## Recorded information
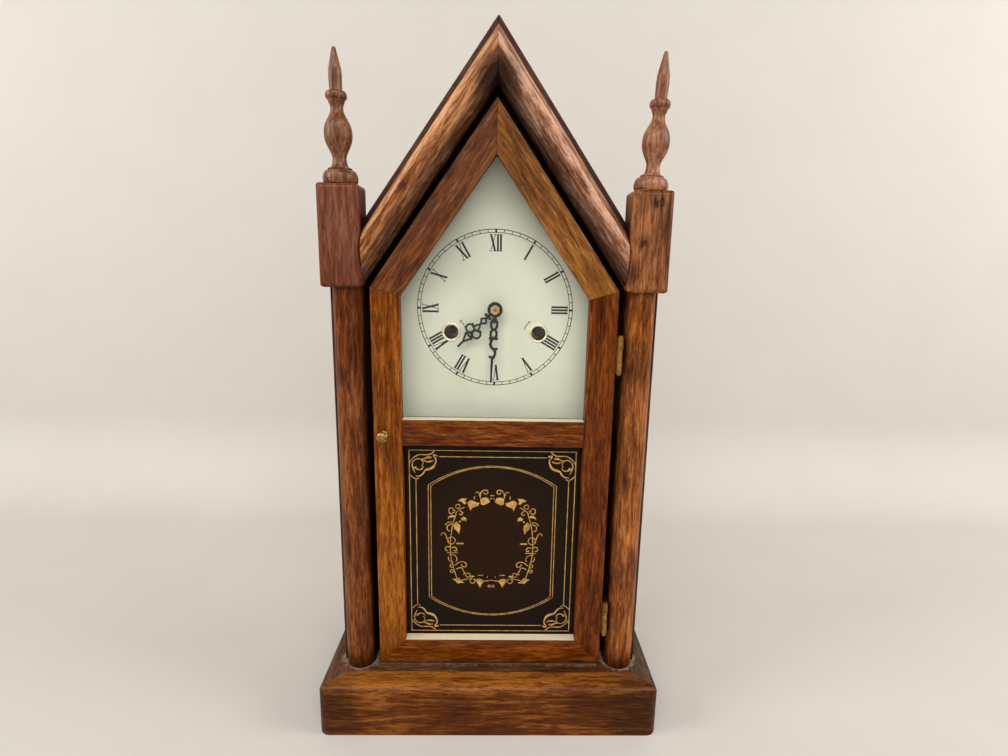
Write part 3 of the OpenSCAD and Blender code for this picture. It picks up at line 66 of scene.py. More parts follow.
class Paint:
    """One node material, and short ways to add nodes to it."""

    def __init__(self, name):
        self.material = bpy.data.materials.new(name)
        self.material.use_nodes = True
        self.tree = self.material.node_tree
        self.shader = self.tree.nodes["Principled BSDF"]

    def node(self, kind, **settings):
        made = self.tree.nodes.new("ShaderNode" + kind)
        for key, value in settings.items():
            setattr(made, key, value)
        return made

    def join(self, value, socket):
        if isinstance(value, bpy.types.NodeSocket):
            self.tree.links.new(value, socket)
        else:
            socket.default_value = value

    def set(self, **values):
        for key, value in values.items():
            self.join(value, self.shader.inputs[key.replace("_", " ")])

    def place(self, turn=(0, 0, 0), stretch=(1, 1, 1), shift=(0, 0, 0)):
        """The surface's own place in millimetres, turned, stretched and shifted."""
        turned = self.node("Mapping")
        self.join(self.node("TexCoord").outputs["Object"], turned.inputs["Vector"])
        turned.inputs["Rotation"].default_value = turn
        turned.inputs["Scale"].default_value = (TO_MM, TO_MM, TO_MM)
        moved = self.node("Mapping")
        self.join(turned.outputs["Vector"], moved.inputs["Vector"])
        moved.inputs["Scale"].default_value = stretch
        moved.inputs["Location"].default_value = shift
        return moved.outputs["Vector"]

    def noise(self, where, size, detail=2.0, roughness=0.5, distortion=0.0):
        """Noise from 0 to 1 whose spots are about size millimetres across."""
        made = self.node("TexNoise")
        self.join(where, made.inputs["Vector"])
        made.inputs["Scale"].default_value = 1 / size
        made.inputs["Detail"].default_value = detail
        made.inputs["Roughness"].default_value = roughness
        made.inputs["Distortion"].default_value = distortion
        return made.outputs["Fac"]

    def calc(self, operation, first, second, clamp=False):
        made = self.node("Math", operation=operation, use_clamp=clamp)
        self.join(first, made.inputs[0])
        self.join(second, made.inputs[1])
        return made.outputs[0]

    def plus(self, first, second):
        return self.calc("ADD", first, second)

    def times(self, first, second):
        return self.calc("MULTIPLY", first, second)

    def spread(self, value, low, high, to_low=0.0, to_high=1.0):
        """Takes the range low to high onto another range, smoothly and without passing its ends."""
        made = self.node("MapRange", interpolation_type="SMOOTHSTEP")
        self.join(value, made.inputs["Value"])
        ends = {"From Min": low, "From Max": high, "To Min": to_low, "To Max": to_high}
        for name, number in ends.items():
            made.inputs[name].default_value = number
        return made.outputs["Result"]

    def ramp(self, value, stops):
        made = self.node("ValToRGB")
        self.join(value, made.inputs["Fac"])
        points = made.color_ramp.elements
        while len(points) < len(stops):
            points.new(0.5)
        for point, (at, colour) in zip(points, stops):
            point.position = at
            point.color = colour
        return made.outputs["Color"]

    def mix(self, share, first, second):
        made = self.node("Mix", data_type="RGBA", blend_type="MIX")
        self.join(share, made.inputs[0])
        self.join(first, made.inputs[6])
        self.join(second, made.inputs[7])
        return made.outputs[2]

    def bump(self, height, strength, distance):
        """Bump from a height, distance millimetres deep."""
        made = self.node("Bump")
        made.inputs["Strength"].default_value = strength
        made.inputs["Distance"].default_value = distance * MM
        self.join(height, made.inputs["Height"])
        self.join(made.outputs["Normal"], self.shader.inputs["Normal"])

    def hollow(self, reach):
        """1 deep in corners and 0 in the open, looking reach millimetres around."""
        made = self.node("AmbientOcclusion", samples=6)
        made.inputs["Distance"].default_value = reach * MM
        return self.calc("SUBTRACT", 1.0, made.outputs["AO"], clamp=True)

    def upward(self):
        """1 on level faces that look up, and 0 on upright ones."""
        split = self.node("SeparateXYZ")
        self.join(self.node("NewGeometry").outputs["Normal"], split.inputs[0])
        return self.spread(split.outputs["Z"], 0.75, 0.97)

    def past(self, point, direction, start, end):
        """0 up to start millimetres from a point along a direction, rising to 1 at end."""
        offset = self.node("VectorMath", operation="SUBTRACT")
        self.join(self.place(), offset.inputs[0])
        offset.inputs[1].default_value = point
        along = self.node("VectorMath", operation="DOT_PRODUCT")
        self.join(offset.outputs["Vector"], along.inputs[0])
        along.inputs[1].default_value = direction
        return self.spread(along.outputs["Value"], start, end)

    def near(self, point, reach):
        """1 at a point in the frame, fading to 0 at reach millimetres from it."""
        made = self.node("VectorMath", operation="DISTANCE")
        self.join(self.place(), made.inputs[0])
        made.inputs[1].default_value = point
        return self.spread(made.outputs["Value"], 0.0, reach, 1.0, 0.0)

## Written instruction
Print the material above verbatim, first line through the line containing "node material, and", both included.

## Solution to the exercise
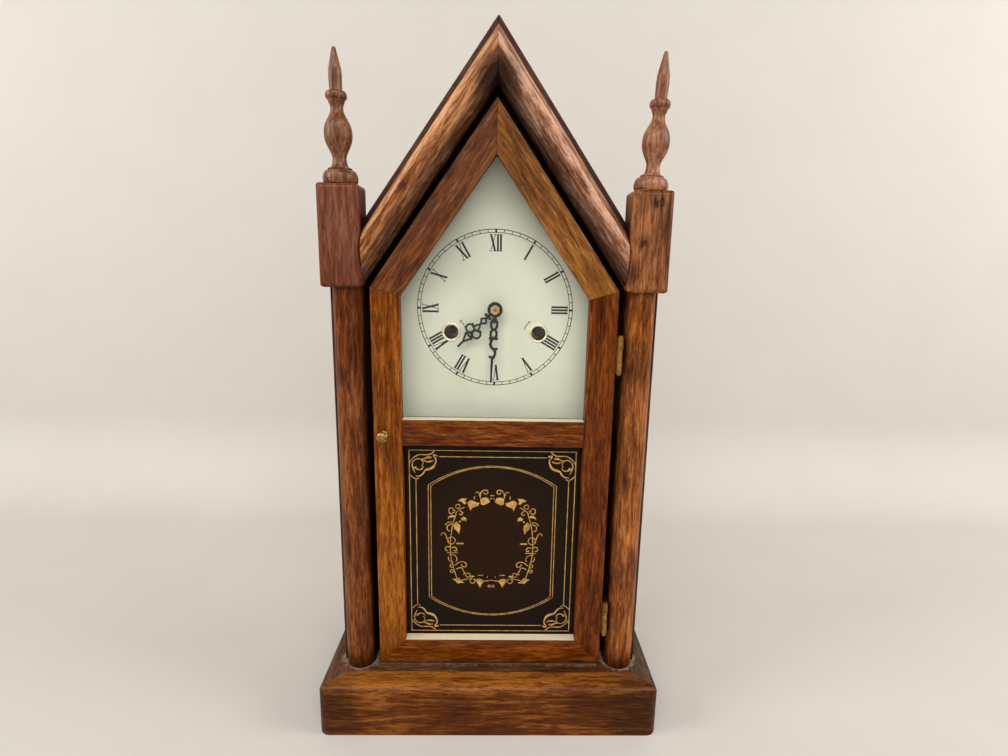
Write part 3 of the OpenSCAD and Blender code for this picture. It picks up at line 66 of scene.py. More parts follow.
class Paint:
    """One node material, and short ways to add nodes to it."""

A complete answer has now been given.